Output every line of the data exactly as it appears.
## BEGIN Source excerpt
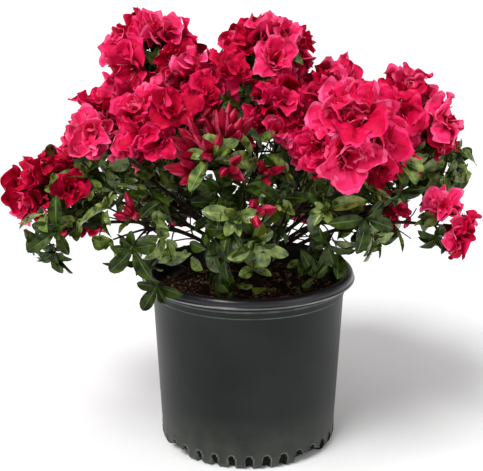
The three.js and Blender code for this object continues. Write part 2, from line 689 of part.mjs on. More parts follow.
// One spray: a stem that carries on its bough's line, and the twigs that leave it in turn. A tip that isn't
// free draws back towards the spray's middle, and is left out if that doesn't help.
function growSpray(own, all, limb, limbs, seed) {
  const random = seededRandom(seed);
  const others = limbs.filter((balls) => balls !== limb.stem);
  const cones = [];
  const isFree = (points) =>
    isClear(points, own, all, others) && !points.some((point) => cones.some((cone) => inCone(point, cone)));
  const stemTaper = (share) => limb.stemRadius + (STEM_TIP_RADIUS - limb.stemRadius) * share;
  const solids = [solidOf(taperedTube(limb.stemCurve, stemTaper, STEM_SIDES, limb.stemSteps))];
  const kinds = [
    ...Array(own.spray.blossoms).fill("blossom"),
    ...Array(own.spray.buds).fill("buds"),
    ...Array(own.spray.whorls).fill("whorl"),
  ];
  const inset = { blossom: BLOSSOM_DEPTH, buds: BUD_LENGTH, whorl: WHORL_INSET * LEAF_LENGTH };
  tipDirections(own, kinds.length, random).forEach((direction, k) => {
    const start = limb.stemCurve.getPoint(varied(1, FIRST_TWIG, LAST_TWIG - FIRST_TWIG, random));
    const spread = varied(own.size - inset[kinds[k]], 0.92, 0.16, random);
    const tipSeed = Math.floor(random() * 1e6);
    for (const pull of TIP_PULLS) {
      const tip = own.centre.clone().addScaledVector(direction, spread * pull);
      if (!isFree(lineSamples(start, [tip], TWIG_CHECKS))) continue;
      const axis = tip.clone().sub(start).normalize().add(direction).normalize();
      const forms = endedTwigs(kinds[k], start, tip, axis, isFree, cones, seededRandom(tipSeed));
      if (forms.length === 0) continue;
      solids.push(...forms.map(solidOf));
      return;
    }
  });
  return geometryFromSolid(joined(solids));
}

// ---- The plant ----

const plant = new THREE.Group();

function addNode(name, geometry, material) {
  const mesh = new THREE.Mesh(geometry, material);
  mesh.name = name;
  plant.add(mesh);
}

addNode("pot", makePot(), potPlastic);
addNode("potting_mix", makeSoil(), pottingMix);
addNode("trunk", makeTrunk(), bark);

const limbs = placeLimbs(SPRAYS, SHOOTS);
limbs
  .filter((limb) => limb.curve)
  .forEach(({ spray, curve }) => {
    addNode("bough_" + spray.name, taperedTube(curve, boughRadiusAt, BOUGH_SIDES, BOUGH_STEPS), bark);
  });

const trunkBalls = ballsAlong(trunkCurve, (share) => trunkRadiusAt(share) * TRUNK_ROOM, TRUNK_BALLS);
const obstacles = [trunkBalls, ...limbs.flatMap((limb) => [limb.bough, limb.stem])];
const spaces = limbs.map(({ spray }) => ({
  spray,
  size: spray.size,
  centre: polarPoint(spray.turn, spray.reach, spray.height),
}));

limbs.forEach((limb, index) => {
  const { name, blossoms } = limb.spray;
  const seed = SEED + SEED_STEP * [...SPRAYS, ...SHOOTS].indexOf(limb.spray);
  const geometry = growSpray(spaces[index], spaces, limb, obstacles, seed);
  addNode("spray_" + name, geometry, blossoms > 1 ? blossomSpray : leafSpray);
});

export default plant;
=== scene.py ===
"""The looks of a double-flowered azalea in its nursery pot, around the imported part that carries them.

The plant grows by the same seeded rule as in the part's source: the same limbs, sprays, twigs and tips.
Each tip is dressed with petals, leaves or buds, and finer twigs fill the same spaces.
"""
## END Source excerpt
▶ [Task result]:
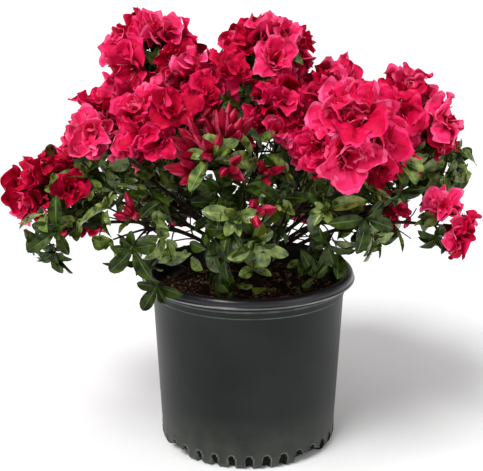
The three.js and Blender code for this object continues. Write part 2, from line 689 of part.mjs on. More parts follow.
// One spray: a stem that carries on its bough's line, and the twigs that leave it in turn. A tip that isn't
// free draws back towards the spray's middle, and is left out if that doesn't help.
function growSpray(own, all, limb, limbs, seed) {
  const random = seededRandom(seed);
  const others = limbs.filter((balls) => balls !== limb.stem);
  const cones = [];
  const isFree = (points) =>
    isClear(points, own, all, others) && !points.some((point) => cones.some((cone) => inCone(point, cone)));
  const stemTaper = (share) => limb.stemRadius + (STEM_TIP_RADIUS - limb.stemRadius) * share;
  const solids = [solidOf(taperedTube(limb.stemCurve, stemTaper, STEM_SIDES, limb.stemSteps))];
  const kinds = [
    ...Array(own.spray.blossoms).fill("blossom"),
    ...Array(own.spray.buds).fill("buds"),
    ...Array(own.spray.whorls).fill("whorl"),
  ];
  const inset = { blossom: BLOSSOM_DEPTH, buds: BUD_LENGTH, whorl: WHORL_INSET * LEAF_LENGTH };
  tipDirections(own, kinds.length, random).forEach((direction, k) => {
    const start = limb.stemCurve.getPoint(varied(1, FIRST_TWIG, LAST_TWIG - FIRST_TWIG, random));
    const spread = varied(own.size - inset[kinds[k]], 0.92, 0.16, random);
    const tipSeed = Math.floor(random() * 1e6);
    for (const pull of TIP_PULLS) {
      const tip = own.centre.clone().addScaledVector(direction, spread * pull);
      if (!isFree(lineSamples(start, [tip], TWIG_CHECKS))) continue;
      const axis = tip.clone().sub(start).normalize().add(direction).normalize();
      const forms = endedTwigs(kinds[k], start, tip, axis, isFree, cones, seededRandom(tipSeed));
      if (forms.length === 0) continue;
      solids.push(...forms.map(solidOf));
      return;
    }
  });
  return geometryFromSolid(joined(solids));
}

// ---- The plant ----

const plant = new THREE.Group();

function addNode(name, geometry, material) {
  const mesh = new THREE.Mesh(geometry, material);
  mesh.name = name;
  plant.add(mesh);
}

addNode("pot", makePot(), potPlastic);
addNode("potting_mix", makeSoil(), pottingMix);
addNode("trunk", makeTrunk(), bark);

const limbs = placeLimbs(SPRAYS, SHOOTS);
limbs
  .filter((limb) => limb.curve)
  .forEach(({ spray, curve }) => {
    addNode("bough_" + spray.name, taperedTube(curve, boughRadiusAt, BOUGH_SIDES, BOUGH_STEPS), bark);
  });

const trunkBalls = ballsAlong(trunkCurve, (share) => trunkRadiusAt(share) * TRUNK_ROOM, TRUNK_BALLS);
const obstacles = [trunkBalls, ...limbs.flatMap((limb) => [limb.bough, limb.stem])];
const spaces = limbs.map(({ spray }) => ({
  spray,
  size: spray.size,
  centre: polarPoint(spray.turn, spray.reach, spray.height),
}));

limbs.forEach((limb, index) => {
  const { name, blossoms } = limb.spray;
  const seed = SEED + SEED_STEP * [...SPRAYS, ...SHOOTS].indexOf(limb.spray);
  const geometry = growSpray(spaces[index], spaces, limb, obstacles, seed);
  addNode("spray_" + name, geometry, blossoms > 1 ? blossomSpray : leafSpray);
});

export default plant;
=== scene.py ===
"""The looks of a double-flowered azalea in its nursery pot, around the imported part that carries them.

The plant grows by the same seeded rule as in the part's source: the same limbs, sprays, twigs and tips.
Each tip is dressed with petals, leaves or buds, and finer twigs fill the same spaces.
"""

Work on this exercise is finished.